Priam seeks to convince Hecuba that the ACTION he plans is the ONLY way - that only through a ransom of himself can he regain the dead body of his son.
He then tells Hecuba the story of his own life - and of how he 'lost' his child-self. The story concerns the mighty Hercules, half man/ half god. Priam has not always been Priam. He was once Podarces, son of a king. A child of around 6 [a parallel with Achilles]. His father's kingdom was under attack from Hercules. To protect the young boy, Podarces father had hidden him among the peasant children - living in squalor in the village. The war goes badly for Podarces (Priam's) father; Hercules is victorious.
Hercules wants to find the prince.
[It was common in those times to kill off the whole family of a king, so tehre would be no "rightful heir" to the throne. Even in the 20th century, this practice was still happening. When the Communists took over in Russia, the Tsar and his whole family were executed. The hanging of Saddam Hussein and the killing of most of his sons is perhaps another example.]
Priam tells Hecuba the story again ... of how Hercules told Podarces young sister that he would spare whoever the girl chose. This of course could have been a trick. Hercules could easily have been tricking her into disclosing where Podarces was. That is certainly what the young Podarces FEARED was the case.
But Hercules spared the child that the girl identified. He gave Podarces a new name - PRIAM - a word that means "ransom".
I hope that that makes that section of the book a little clearer.

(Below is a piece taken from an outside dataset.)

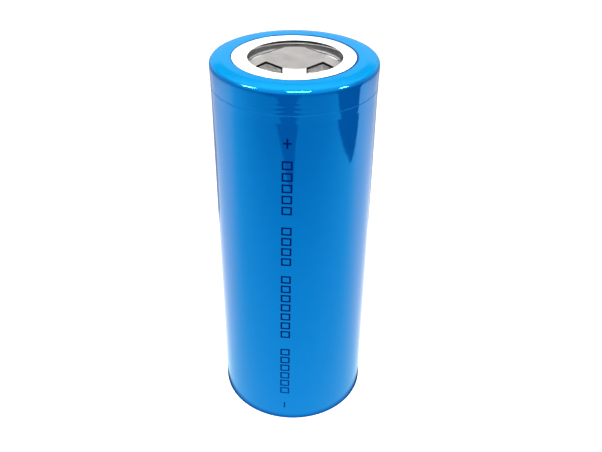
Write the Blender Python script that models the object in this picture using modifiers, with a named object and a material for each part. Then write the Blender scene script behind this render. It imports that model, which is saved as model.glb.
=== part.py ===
"""Flat-top cylindrical lithium-ion cell, modelled as the pieces it is assembled from.

The cell stands on its negative end with its positive end up.  The origin is the centre of the
face it rests on, and +Z runs along its axis.  Sizes are in millimetres and are scaled to metres
where a mesh or a location is made.
"""

import math

import bmesh
import bpy

MM = 0.001

# Driving dimensions of the whole cell
CELL_RADIUS = 13.1               # over the sleeve, below the bead
SHOULDER_RADIUS = 13.2           # over the sleeve, round the crimped rim
CELL_HEIGHT = 66.0
SLEEVE_WALL = 0.1
CAN_WALL = 0.3
GAP = 0.03                       # clearance between pieces that touch
CUTTER_MARGIN = 0.5              # how far a cutter reaches past what it cuts

# How finely round pieces are divided
TURNED_STEPS = 36
CORNER_STEPS = 3
WINDOW_ARC_STEPS = 4
HOLE_SIDES = 12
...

I can't believe that we have only 11 days left till classes start.
Have a great last few days of break.
Regards
Barry
Sorry I didn't get back to you yesterday - we arrived home from our week's hol down at Blairgowrie late in the afternoon, and I was a bit tired so took it easy last night.

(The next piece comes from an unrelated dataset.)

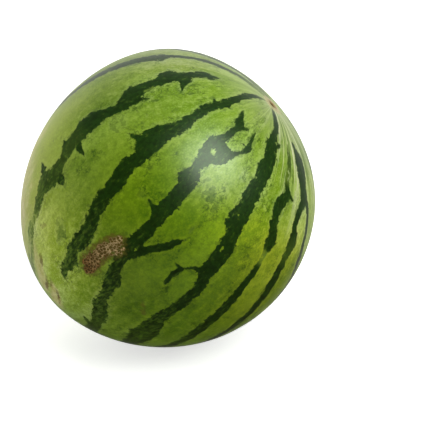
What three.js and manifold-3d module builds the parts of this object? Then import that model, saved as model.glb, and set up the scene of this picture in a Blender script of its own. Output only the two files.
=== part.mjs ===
// A whole round watermelon, resting on a small flat in its rind.
//
// Units are millimetres, +Z is up, and the origin is the middle of the flat that
// the fruit rests on. The fruit lies with the line from its stem end to its
// blossom end leaning over toward +X, blossom end up. It grew in one piece, so it
// is one solid: a slightly long ball with broad swells and hollows, a shallow
// dimple at each end, and the rest flat cut square to +Z.
import * as THREE from 'three';
import { mergeVertices } from 'three/addons/utils/BufferGeometryUtils.js';
import Module from 'manifold-3d';

const wasm = await Module();
wasm.setup();

// Driving dimensions, in millimetres and degrees.
const crossRadius = 113;      // centre to rind, square to the stem-to-blossom line
const endRadius = 115.5;      // centre to rind, along that line, before the swells
const axisLean = 44;          // how far the blossom end leans from upright, toward +X
const restFlatRadius = 17.5;  // the flat that the weight of the fruit has pressed
const facetDetail = 17;       // how finely each face of the starting icosahedron is split
const flatTolerance = 0.01;   // points this close to the ground belong to the flat

// Broad swells and hollows. Each is placed by its angle down from the blossom end
// and its angle round the fruit, from the front (-Y) toward the lower side. The
// height falls to about a third at the angle given as breadth.
const swells = [
  { name: 'flattened blossom end', down: 0, round: 0, height: -3.4, breadth: 36 },
  { name: 'blossom dimple', down: 0, round: 0, height: -1.0, breadth: 6 },
  { name: 'crown', down: 51, round: 237, height: 4.8, breadth: 32 },
  { name: 'hollow behind the crown', down: 108, round: 258, height: -0.5, breadth: 30 },
  { name: 'full stem end', down: 161, round: 320, height: 5.0, breadth: 32 },
  { name: 'stem dimple', down: 180, round: 0, height: -3.0, breadth: 9 },
];

const rind = new THREE.MeshStandardMaterial({ color: 0x6f8f33, roughness: 0.38, metalness: 0 });

// A unit direction in the fruit's own axes: x to the front, y to the lower side,
// z to the blossom end.
function fruitDirection(down, round) {
  const polar = THREE.MathUtils.degToRad(down);
  const turn = THREE.MathUtils.degToRad(round);
  return new THREE.Vector3(
    Math.sin(polar) * Math.cos(turn),
    Math.sin(polar) * Math.sin(turn),
    Math.cos(polar),
  );
}

// Centre-to-rind distance along a unit direction in the fruit's own axes.
function rindRadius(direction) {
  const along = direction.z / endRadius;
  const across = Math.hypot(direction.x, direction.y) / crossRadius;
  let radius = 1 / Math.hypot(along, across);
  for (const swell of swells) {
    const centre = fruitDirection(swell.down, swell.round);
    const sharpness = 1 / (1 - Math.cos(THREE.MathUtils.degToRad(swell.breadth)));
    radius += swell.height * Math.exp(sharpness * (direction.dot(centre) - 1));
  }
  return radius;
}

// Turns the fruit's own axes into the part's: front to -Y, and the blossom end
// up and over toward +X.
function fruitAxes() {
  const lean = THREE.MathUtils.degToRad(axisLean);
  const front = new THREE.Vector3(0, -1, 0);
  const blossom = new THREE.Vector3(Math.sin(lean), 0, Math.cos(lean));
  const lowerSide = new THREE.Vector3().crossVectors(blossom, front);
  return new THREE.Matrix4().makeBasis(front, lowerSide, blossom);
}

// The whole fruit around its own centre, as a closed mesh of nearly equal facets.
function rindGeometry() {
  const geometry = new THREE.IcosahedronGeometry(1, facetDetail);
  geometry.deleteAttribute('normal');
  geometry.deleteAttribute('uv');
  const position = geometry.getAttribute('position');
  const direction = new THREE.Vector3();
  for (let i = 0; i < position.count; i += 1) {
    direction.fromBufferAttribute(position, i).normalize();
    direction.multiplyScalar(rindRadius(direction));
    position.setXYZ(i, direction.x, direction.y, direction.z);
  }
  geometry.applyMatrix4(fruitAxes());
  return mergeVertices(geometry, 1e-3);
}

function toSolid(geometry) {
  return new wasm.Manifold(new wasm.Mesh({
    numProp: 3,
    vertProperties: new Float32Array(geometry.getAttribute('position').array),
    triVerts: new Uint32Array(geometry.getIndex().array),
  }));
}

function toGeometry(solid) {
  const mesh = solid.getMesh();
  const geometry = new THREE.BufferGeometry();
  geometry.setAttribute('position', new THREE.BufferAttribute(mesh.vertProperties, 3));
  geometry.setIndex(new THREE.BufferAttribute(mesh.triVerts, 1));
  geometry.computeVertexNormals();
  return geometry;
}

// Sets the fruit down: its lowest point is pressed below the ground plane by as
// much as the rest flat takes away.
function settleOnGround(geometry) {
  geometry.computeBoundingBox();
  const pressed = crossRadius - Math.sqrt(crossRadius ** 2 - restFlatRadius ** 2);
  return geometry.translate(0, 0, -geometry.boundingBox.min.z - pressed);
}

// Moves the cut fruit sideways until the middle of its flat is at the origin.
function centreOnFlat(geometry) {
  const position = geometry.getAttribute('position');
  const flat = new THREE.Box3();
  const point = new THREE.Vector3();
  for (let i = 0; i < position.count; i += 1) {
    point.fromBufferAttribute(position, i);
    if (point.z < flatTolerance) {
      flat.expandByPoint(point);
    }
  }
  const middle = flat.getCenter(point);
  return geometry.translate(-middle.x, -middle.y, 0);
}

// Everything below the ground plane, cut away to leave the flat.
function groundGeometry() {
  const reach = 4 * crossRadius;
  const geometry = new THREE.BoxGeometry(reach, reach, reach);
  geometry.deleteAttribute('normal');
  geometry.deleteAttribute('uv');
  geometry.translate(0, 0, -reach / 2);
  return mergeVertices(geometry);
}

function makeWatermelon() {
  const whole = toSolid(settleOnGround(rindGeometry()));
  const settled = whole.subtract(toSolid(groundGeometry()));
  const mesh = new THREE.Mesh(centreOnFlat(toGeometry(settled)), rind);
  mesh.name = 'watermelon';
  return mesh;
}

const group = new THREE.Group();
group.add(makeWatermelon());

export default group;
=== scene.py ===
"""A whole round watermelon, resting on a pale floor in soft studio light.

The fruit grew in one piece, so it is one piece here. It starts as a finely split
unit ball, carrying the marks of the rind as values on its points. A node tree
grows the ball to size, with its swells, hollows and scars, and the result is set
down where the solid model lies.

Places on the rind are given as two angles: down from the blossom end, 0 to 180 at
the stem end, and round the fruit from its front, growing toward its lower side.
"""
import math

import bmesh
import bpy
import numpy as np
from mathutils import Matrix, Vector, noise


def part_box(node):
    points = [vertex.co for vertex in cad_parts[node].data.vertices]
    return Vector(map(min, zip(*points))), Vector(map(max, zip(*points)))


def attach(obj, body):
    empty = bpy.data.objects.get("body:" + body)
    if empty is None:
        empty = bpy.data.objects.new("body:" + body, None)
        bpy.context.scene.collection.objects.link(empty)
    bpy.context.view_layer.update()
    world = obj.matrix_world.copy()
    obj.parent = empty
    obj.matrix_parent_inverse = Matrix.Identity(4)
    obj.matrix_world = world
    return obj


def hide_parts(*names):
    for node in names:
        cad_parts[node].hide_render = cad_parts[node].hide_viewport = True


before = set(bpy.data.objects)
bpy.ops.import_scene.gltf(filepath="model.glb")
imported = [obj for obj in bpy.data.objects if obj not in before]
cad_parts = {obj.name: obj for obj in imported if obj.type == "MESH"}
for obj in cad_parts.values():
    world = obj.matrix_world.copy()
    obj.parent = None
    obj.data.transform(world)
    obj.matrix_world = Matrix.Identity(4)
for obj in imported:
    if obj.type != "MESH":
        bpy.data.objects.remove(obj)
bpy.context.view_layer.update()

MM = 0.001

# ---------------------------------------------------------------- the fruit

CROSS_RADIUS = 113.0    # mm, centre to rind, square to the stem-to-blossom line
END_RADIUS = 115.5      # mm, centre to rind along that line, before the swells
AXIS_LEAN = 44.0        # degrees that the blossom end leans from upright, toward +X
UNEVENNESS = 0.45       # mm, height of the small lumps all over
UNEVENNESS_SEED = 4.0
PRESS_SOFTNESS = 0.35   # mm over which the rest flat rounds into the rind
BALL_CUTS = 110         # cuts along each edge of the cube that the ball starts from

# Broad swells and hollows: degrees down and round, height in mm, and breadth in
# degrees, where the height has fallen to about a third.
SWELLS = {
    "flattened blossom end": (0, 0, -3.4, 36),
    "blossom dimple": (0, 0, -1.0, 6),
    "crown": (51, 237, 4.8, 32),
    "hollow behind the crown": (108, 258, -0.5, 30),
    "full stem end": (161, 320, 5.0, 32),
    "stem dimple": (180, 0, -3.0, 9),
}

# ---------------------------------------------------------------- the markings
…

Now - to the 20 pages that have you stumped.
Priam has:
a vision ?
an encounter with the goddess Iris?
a dream?
a hynogogic experience?
a moment of insight while in the disoriented space between sleeping and waking?
has an intuition?
[I think Malouf suggests all of these as possibilities, but settles on no single one as explanation, so as readers we are uncertain as to EXACTLY what has happened. But we do know it was a powerful experience, one that leads to clarity in Priam's mind.]
And Priam comes to a clarity about what he must do - an intuition. So he goes to his wife, Hecuba, to tell her.
The 'solution' is: He must strip himself of the trappings of his 'ceremonial self' - Priam as king. He must go to Achilles, not as a king, not in pomp and circumstance, not with all the implied power of a king, but as a man reduced to his bare essentials ... a man who is a father, nothing more, to beg the return of his son's body.
[Perhaps part of his intuition is that ALL men - all people - "wear" ceremonial robes, that all play out ROLES, and that BEHIND/ BENEATH/set apart from that ceremonial/OUTWARD self, there is an inward self. And that INWARD self is something we ALL share - even the great Achilles, the great warrior, the great jackal!]
Hecuba objects. "He will just murder you". [She refers to Achilles as a jackal - that most ignoble of creature, a creature with no mercy, no gentleness - a creature that tears away at the flesh of the dead, that survives on and by death and mutilation].
She sees Achilles as inhuman, a jackal, with no "human" core.
IMPORTANT: This distinction between "ceremonial self" (or outer self or persona) and the "inward self" is a key concept. Go back to the very opening, and we see it there - in Achilles two selves : the father/human farmer/warrior self that takes over when he is a boy of 6, and the 'eel-like"/ watery/ mother self that has been hidden for so long.
Malouf is touching here upon an important idea that psychology has been exploring too - the notions of MULTIPLE SELVES, and of the CHILD SELF as ONE of these selves.
Priam seeks to convince Hecuba that the ACTION he plans is the ONLY way - that only through a ransom of himself can he regain the dead body of his son.
He then tells Hecuba the story of his own life - and of how he 'lost' his child-self. The story concerns the mighty Hercules, half man/ half god. Priam has not always been Priam. He was once Podarces, son of a king. A child of around 6 [a parallel with Achilles]. His father's kingdom was under attack from Hercules. To protect the young boy, Podarces father had hidden him among the peasant children - living in squalor in the village. The war goes badly for Podarces (Priam's) father; Hercules is victorious.
Hercules wants to find the prince.
[It was common in those times to kill off the whole family of a king, so tehre would be no "rightful heir" to the throne. Even in the 20th century, this practice was still happening. When the Communists took over in Russia, the Tsar and his whole family were executed. The hanging of Saddam Hussein and the killing of most of his sons is perhaps another example.]
Priam tells Hecuba the story again ... of how Hercules told Podarces young sister that he would spare whoever the girl chose. This of course could have been a trick. Hercules could easily have been tricking her into disclosing where Podarces was. That is certainly what the young Podarces FEARED was the case.
But Hercules spared the child that the girl identified. He gave Podarces a new name - PRIAM - a word that means "ransom".
I hope that that makes that section of the book a little clearer.
I can't believe that we have only 11 days left till classes start.
Have a great last few days of break.